Given material

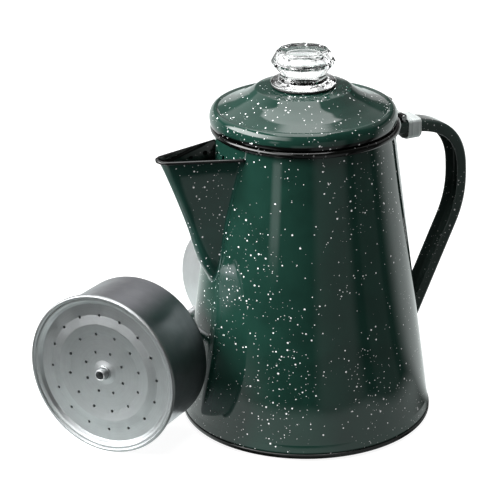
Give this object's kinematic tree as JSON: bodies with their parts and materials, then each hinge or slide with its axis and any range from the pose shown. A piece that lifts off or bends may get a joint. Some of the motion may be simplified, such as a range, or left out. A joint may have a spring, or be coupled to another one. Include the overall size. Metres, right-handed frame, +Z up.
{
  "type": "coffee percolator",
  "caption": "Tapered enamelled camping percolator with a hinged lid, glass top, beak spout and strap handle, its pump, basket and spreader laid beside it.",
  "frame": {"origin": "centre of the base pan's flat underside, on the table", "axes": "+Z up the pot's axis, +X towards the handle and the lid's hinge, -X towards the spout, +Y away from the pump's open end"},
  "size_m": [0.2556, 0.2012, 0.2156],
  "materials": {
    "green_enamel": "gloss enamel with white speckles",
    "spout_enamel": "gloss enamel with white speckles, black inside",
    "handle_enamel": "gloss enamel with sparse white speckles",
    "lid_enamel": "gloss enamel with white speckles and a black edge",
    "black_enamel": "gloss",
    "stainless": "brushed",
    "clear_glass": "clear, faceted",
    "silicone": "matt",
    "satin_aluminium": "satin",
    "bright_aluminium": "smooth drawn"
  },
  "bodies": {
    "pot": {"pot_body": "green_enamel", "base_pan": "black_enamel", "spout": "spout_enamel", "handle": "handle_enamel", "hinge_band": "stainless", "hinge_pin": "stainless"},
    "lid": {"lid_shell": "lid_enamel", "lid_skirt": "black_enamel", "lid_tongue": "black_enamel", "knob_gasket": "silicone"},
    "knob": {"glass_knob": "clear_glass"},
    "pump": {"pump_tube": "satin_aluminium", "pump_foot": "satin_aluminium", "basket_stop": "satin_aluminium"},
    "basket": {"basket_cup": "bright_aluminium", "basket_sleeve": "satin_aluminium"},
    "spreader": {"spreader_plate": "satin_aluminium"}
  },
  "joints": [
    {"name": "lid_hinge", "type": "hinge", "parent": "pot", "child": "lid", "pos_m": [0.0593, 0, 0.1688], "axis": [0, 1, 0], "range_deg": [0, 100]},
    {"name": "knob_twist", "type": "hinge", "parent": "lid", "child": "knob", "pos_m": [-0.0013, 0, 0.1968], "axis": [0, 0, 1], "range_deg": [0, 90]},
    {"name": "pump_set_aside", "type": "slide", "parent": "pot", "child": "pump", "axis": [-0.5807, 0.8141, 0], "range_m": [0, 0.08]},
    {"name": "basket_slide", "type": "slide", "parent": "pump", "child": "basket", "axis": [-0.8137, -0.5804, 0.0312], "range_m": [0, 0.06]},
    {"name": "spreader_lift", "type": "slide", "parent": "basket", "child": "spreader", "axis": [-0.8137, -0.5804, 0.0312], "range_m": [0, 0.025]}
  ]
}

Task to carry out
Take the lines above and print them exactly.

Final result
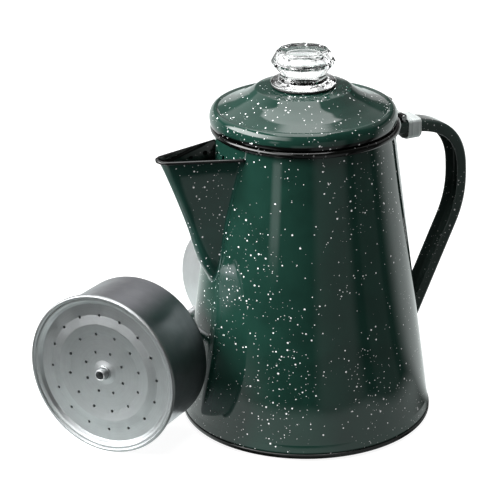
Give this object's kinematic tree as JSON: bodies with their parts and materials, then each hinge or slide with its axis and any range from the pose shown. A piece that lifts off or bends may get a joint. Some of the motion may be simplified, such as a range, or left out. A joint may have a spring, or be coupled to another one. Include the overall size. Metres, right-handed frame, +Z up.
{
  "type": "coffee percolator",
  "caption": "Tapered enamelled camping percolator with a hinged lid, glass top, beak spout and strap handle, its pump, basket and spreader laid beside it.",
  "frame": {"origin": "centre of the base pan's flat underside, on the table", "axes": "+Z up the pot's axis, +X towards the handle and the lid's hinge, -X towards the spout, +Y away from the pump's open end"},
  "size_m": [0.2556, 0.2012, 0.2156],
  "materials": {
    "green_enamel": "gloss enamel with white speckles",
    "spout_enamel": "gloss enamel with white speckles, black inside",
    "handle_enamel": "gloss enamel with sparse white speckles",
    "lid_enamel": "gloss enamel with white speckles and a black edge",
    "black_enamel": "gloss",
    "stainless": "brushed",
    "clear_glass": "clear, faceted",
    "silicone": "matt",
    "satin_aluminium": "satin",
    "bright_aluminium": "smooth drawn"
  },
  "bodies": {
    "pot": {"pot_body": "green_enamel", "base_pan": "black_enamel", "spout": "spout_enamel", "handle": "handle_enamel", "hinge_band": "stainless", "hinge_pin": "stainless"},
    "lid": {"lid_shell": "lid_enamel", "lid_skirt": "black_enamel", "lid_tongue": "black_enamel", "knob_gasket": "silicone"},
    "knob": {"glass_knob": "clear_glass"},
    "pump": {"pump_tube": "satin_aluminium", "pump_foot": "satin_aluminium", "basket_stop": "satin_aluminium"},
    "basket": {"basket_cup": "bright_aluminium", "basket_sleeve": "satin_aluminium"},
    "spreader": {"spreader_plate": "satin_aluminium"}
  },
  "joints": [
    {"name": "lid_hinge", "type": "hinge", "parent": "pot", "child": "lid", "pos_m": [0.0593, 0, 0.1688], "axis": [0, 1, 0], "range_deg": [0, 100]},
    {"name": "knob_twist", "type": "hinge", "parent": "lid", "child": "knob", "pos_m": [-0.0013, 0, 0.1968], "axis": [0, 0, 1], "range_deg": [0, 90]},
    {"name": "pump_set_aside", "type": "slide", "parent": "pot", "child": "pump", "axis": [-0.5807, 0.8141, 0], "range_m": [0, 0.08]},
    {"name": "basket_slide", "type": "slide", "parent": "pump", "child": "basket", "axis": [-0.8137, -0.5804, 0.0312], "range_m": [0, 0.06]},
    {"name": "spreader_lift", "type": "slide", "parent": "basket", "child": "spreader", "axis": [-0.8137, -0.5804, 0.0312], "range_m": [0, 0.025]}
  ]
}